DATA EXTRACT:
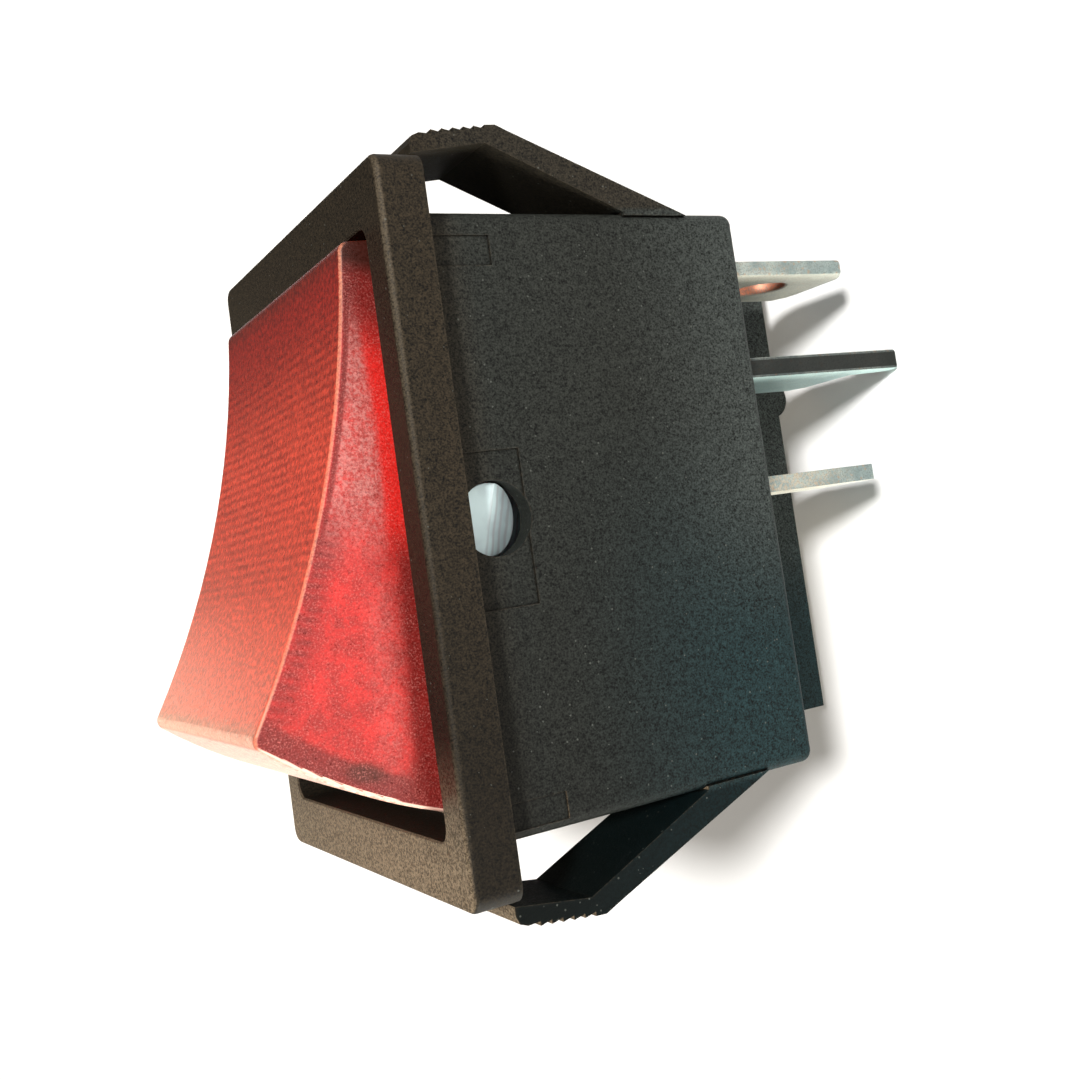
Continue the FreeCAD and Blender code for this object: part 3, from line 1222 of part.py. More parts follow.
check_and_export(make_all())
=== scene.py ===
import math

import bpy
from mathutils import Matrix, Vector

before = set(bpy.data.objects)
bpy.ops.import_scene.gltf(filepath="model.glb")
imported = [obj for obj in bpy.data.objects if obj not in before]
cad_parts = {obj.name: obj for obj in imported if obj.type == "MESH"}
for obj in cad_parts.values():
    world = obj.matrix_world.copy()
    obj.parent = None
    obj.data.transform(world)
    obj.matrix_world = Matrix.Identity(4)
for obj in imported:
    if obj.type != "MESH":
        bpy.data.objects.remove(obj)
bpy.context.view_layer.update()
print("frame loaded")

mm = 0.001


# Small helpers for shader trees


def newGroup(name, inputs, outputs):
    group = bpy.data.node_groups.new(name, "ShaderNodeTree")
    for socketName, kind, value in inputs:
        socket = group.interface.new_socket(name=socketName, in_out="INPUT", socket_type=kind)
        socket.default_value = value
    for socketName, kind in outputs:
        group.interface.new_socket(name=socketName, in_out="OUTPUT", socket_type=kind)
    return group, group.nodes.new("NodeGroupInput"), group.nodes.new("NodeGroupOutput")


def plug(tree, value, socket):
    # a number or colour is set, an output is linked
    if isinstance(value, (int, float)):
        socket.default_value = value
    elif isinstance(value, tuple):
        socket.default_value = (*value, 1)
    else:
        tree.links.new(value, socket)


def addMath(tree, operation, first, second=0.0, clamp=False):
    node = tree.nodes.new("ShaderNodeMath")
    node.operation = operation
    node.use_clamp = clamp
    plug(tree, first, node.inputs[0])
    plug(tree, second, node.inputs[1])
    return node.outputs[0]


def times(tree, *values):
    result = values[0]
    for value in values[1:]:
        result = addMath(tree, "MULTIPLY", result, value)
    return result


def plus(tree, first, second):
    return addMath(tree, "ADD", first, second)


def minus(tree, first, second):
    return addMath(tree, "SUBTRACT", first, second)


def sizeOf(tree, value):
    return addMath(tree, "ABSOLUTE", value)


def distance(tree, first, second):
    return addMath(tree, "SQRT", plus(tree, times(tree, first, first), times(tree, second, second)))


def addRange(tree, value, low, high, newLow=0.0, newHigh=1.0, smooth=False):
    node = tree.nodes.new("ShaderNodeMapRange")
    if smooth:
        node.interpolation_type = "SMOOTHSTEP"
    numbers = {"Value": value, "From Min": low, "From Max": high, "To Min": newLow, "To Max": newHigh}
    for name, number in numbers.items():
        plug(tree, number, node.inputs[name])
    return node.outputs["Result"]


def softStep(tree, value, reach, newLow=0.0, newHigh=1.0):
    # a soft change between two places in mm
    return addRange(tree, value, reach[0] * mm, reach[1] * mm, newLow, newHigh, smooth=True)


def evenStep(tree, value, reach, newLow=0.0, newHigh=1.0):
    # an even change between two places in mm
    return addRange(tree, value, reach[0] * mm, reach[1] * mm, newLow, newHigh)


def addNoise(tree, place, scale, detail, roughness):
    # most of its values lie between 0.35 and 0.65, so a range inside that sets the contrast
    node = tree.nodes.new("ShaderNodeTexNoise")
    tree.links.new(place, node.inputs["Vector"])
    plug(tree, scale, node.inputs["Scale"])
    node.inputs["Detail"].default_value = detail
    node.inputs["Roughness"].default_value = roughness
    return node.outputs["Fac"]


def objectPlace(tree):
    return tree.nodes.new("ShaderNodeTexCoord").outputs["Object"]


def splitAxes(tree, vector):
    node = tree.nodes.new("ShaderNodeSeparateXYZ")
    tree.links.new(vector, node.inputs[0])
    return node.outputs


def mixColours(tree, mask, low, high, blend="MIX"):
    # low where the mask is 0, high where it is 1
    node = tree.nodes.new("ShaderNodeMix")
    node.data_type = "RGBA"
    node.blend_type = blend
    plug(tree, mask, node.inputs["Factor"])
    for key, value in (("A", low), ("B", high)):
        socket = [s for s in node.inputs if s.name == key and s.type == "RGBA"][0]
        plug(tree, value, socket)
    return [s for s in node.outputs if s.type == "RGBA"][0]


def shadeColour(tree, mask, colour, value):
    # darkens or lightens a colour by a value that changes over the surface
    grey = tree.nodes.new("ShaderNodeCombineColor")
    for channel in range(3):
        tree.links.new(value, grey.inputs[channel])
    return mixColours(tree, mask, colour, grey.outputs[0], "MULTIPLY")


def newMaterial(name):
    material = bpy.data.materials.new(name)
    material.use_nodes = True
    tree = material.node_tree
    return material, tree, tree.nodes["Principled BSDF"]


def addGroup(tree, group, **values):
    node = tree.nodes.new("ShaderNodeGroup")
    node.node_tree = group
    for key, value in values.items():
        plug(tree, value, node.inputs[key.replace("_", " ")])
    return node.outputs


def addBump(tree, shader, height, strength, depth):
    bump = tree.nodes.new("ShaderNodeBump")
    bump.inputs["Strength"].default_value = strength
    bump.inputs["Distance"].default_value = depth * mm
    tree.links.new(height, bump.inputs["Height"])
    tree.links.new(bump.outputs["Normal"], shader.inputs["Normal"])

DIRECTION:
Copy out every line of the data above, exactly as given.

WRITTEN SOLUTION:
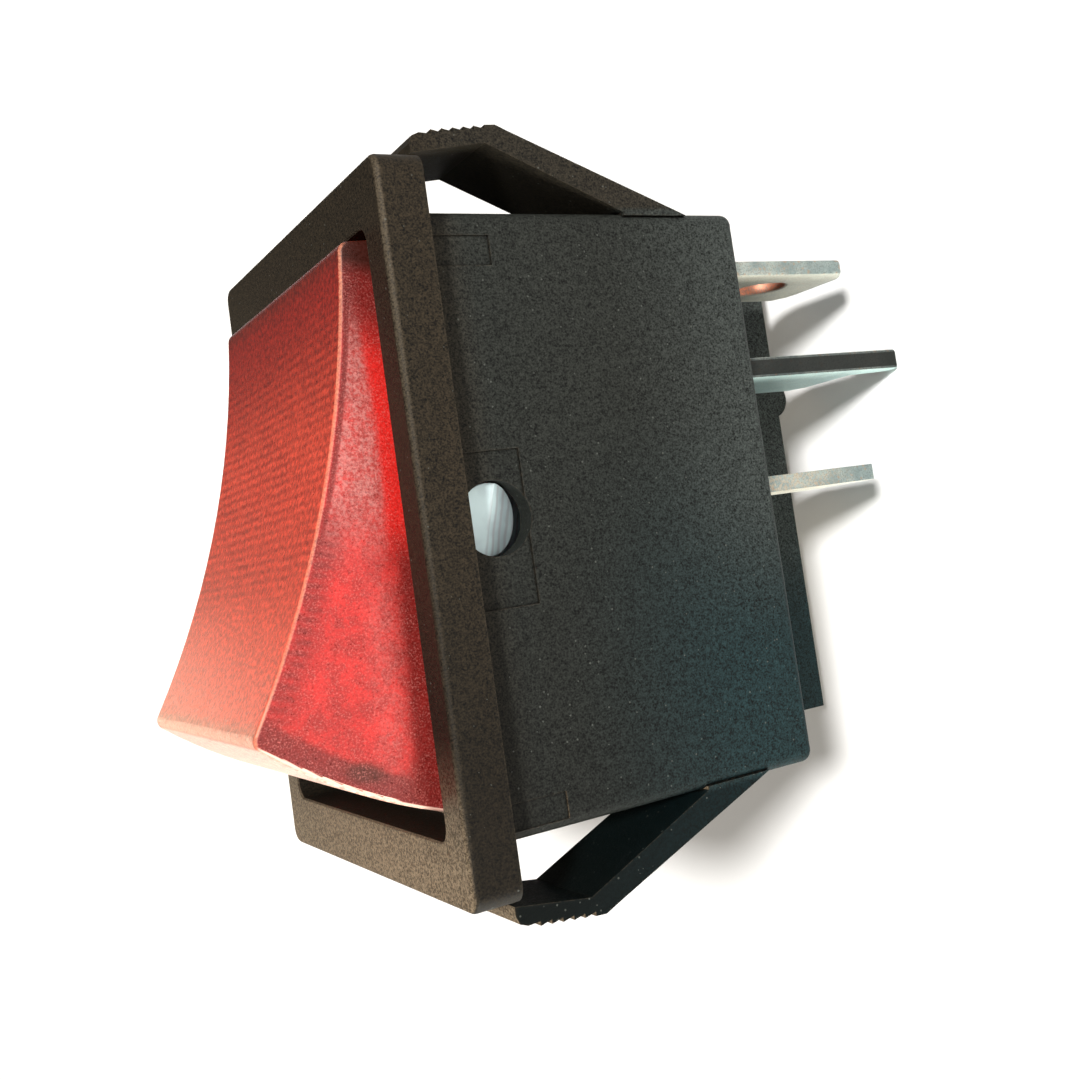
Continue the FreeCAD and Blender code for this object: part 3, from line 1222 of part.py. More parts follow.
check_and_export(make_all())
=== scene.py ===
import math

import bpy
from mathutils import Matrix, Vector

before = set(bpy.data.objects)
bpy.ops.import_scene.gltf(filepath="model.glb")
imported = [obj for obj in bpy.data.objects if obj not in before]
cad_parts = {obj.name: obj for obj in imported if obj.type == "MESH"}
for obj in cad_parts.values():
    world = obj.matrix_world.copy()
    obj.parent = None
    obj.data.transform(world)
    obj.matrix_world = Matrix.Identity(4)
for obj in imported:
    if obj.type != "MESH":
        bpy.data.objects.remove(obj)
bpy.context.view_layer.update()
print("frame loaded")

mm = 0.001


# Small helpers for shader trees


def newGroup(name, inputs, outputs):
    group = bpy.data.node_groups.new(name, "ShaderNodeTree")
    for socketName, kind, value in inputs:
        socket = group.interface.new_socket(name=socketName, in_out="INPUT", socket_type=kind)
        socket.default_value = value
    for socketName, kind in outputs:
        group.interface.new_socket(name=socketName, in_out="OUTPUT", socket_type=kind)
    return group, group.nodes.new("NodeGroupInput"), group.nodes.new("NodeGroupOutput")


def plug(tree, value, socket):
    # a number or colour is set, an output is linked
    if isinstance(value, (int, float)):
        socket.default_value = value
    elif isinstance(value, tuple):
        socket.default_value = (*value, 1)
    else:
        tree.links.new(value, socket)


def addMath(tree, operation, first, second=0.0, clamp=False):
    node = tree.nodes.new("ShaderNodeMath")
    node.operation = operation
    node.use_clamp = clamp
    plug(tree, first, node.inputs[0])
    plug(tree, second, node.inputs[1])
    return node.outputs[0]


def times(tree, *values):
    result = values[0]
    for value in values[1:]:
        result = addMath(tree, "MULTIPLY", result, value)
    return result


def plus(tree, first, second):
    return addMath(tree, "ADD", first, second)


def minus(tree, first, second):
    return addMath(tree, "SUBTRACT", first, second)


def sizeOf(tree, value):
    return addMath(tree, "ABSOLUTE", value)


def distance(tree, first, second):
    return addMath(tree, "SQRT", plus(tree, times(tree, first, first), times(tree, second, second)))


def addRange(tree, value, low, high, newLow=0.0, newHigh=1.0, smooth=False):
    node = tree.nodes.new("ShaderNodeMapRange")
    if smooth:
        node.interpolation_type = "SMOOTHSTEP"
    numbers = {"Value": value, "From Min": low, "From Max": high, "To Min": newLow, "To Max": newHigh}
    for name, number in numbers.items():
        plug(tree, number, node.inputs[name])
    return node.outputs["Result"]


def softStep(tree, value, reach, newLow=0.0, newHigh=1.0):
    # a soft change between two places in mm
    return addRange(tree, value, reach[0] * mm, reach[1] * mm, newLow, newHigh, smooth=True)


def evenStep(tree, value, reach, newLow=0.0, newHigh=1.0):
    # an even change between two places in mm
    return addRange(tree, value, reach[0] * mm, reach[1] * mm, newLow, newHigh)


def addNoise(tree, place, scale, detail, roughness):
    # most of its values lie between 0.35 and 0.65, so a range inside that sets the contrast
    node = tree.nodes.new("ShaderNodeTexNoise")
    tree.links.new(place, node.inputs["Vector"])
    plug(tree, scale, node.inputs["Scale"])
    node.inputs["Detail"].default_value = detail
    node.inputs["Roughness"].default_value = roughness
    return node.outputs["Fac"]


def objectPlace(tree):
    return tree.nodes.new("ShaderNodeTexCoord").outputs["Object"]


def splitAxes(tree, vector):
    node = tree.nodes.new("ShaderNodeSeparateXYZ")
    tree.links.new(vector, node.inputs[0])
    return node.outputs


def mixColours(tree, mask, low, high, blend="MIX"):
    # low where the mask is 0, high where it is 1
    node = tree.nodes.new("ShaderNodeMix")
    node.data_type = "RGBA"
    node.blend_type = blend
    plug(tree, mask, node.inputs["Factor"])
    for key, value in (("A", low), ("B", high)):
        socket = [s for s in node.inputs if s.name == key and s.type == "RGBA"][0]
        plug(tree, value, socket)
    return [s for s in node.outputs if s.type == "RGBA"][0]


def shadeColour(tree, mask, colour, value):
    # darkens or lightens a colour by a value that changes over the surface
    grey = tree.nodes.new("ShaderNodeCombineColor")
    for channel in range(3):
        tree.links.new(value, grey.inputs[channel])
    return mixColours(tree, mask, colour, grey.outputs[0], "MULTIPLY")


def newMaterial(name):
    material = bpy.data.materials.new(name)
    material.use_nodes = True
    tree = material.node_tree
    return material, tree, tree.nodes["Principled BSDF"]


def addGroup(tree, group, **values):
    node = tree.nodes.new("ShaderNodeGroup")
    node.node_tree = group
    for key, value in values.items():
        plug(tree, value, node.inputs[key.replace("_", " ")])
    return node.outputs


def addBump(tree, shader, height, strength, depth):
    bump = tree.nodes.new("ShaderNodeBump")
    bump.inputs["Strength"].default_value = strength
    bump.inputs["Distance"].default_value = depth * mm
    tree.links.new(height, bump.inputs["Height"])
    tree.links.new(bump.outputs["Normal"], shader.inputs["Normal"])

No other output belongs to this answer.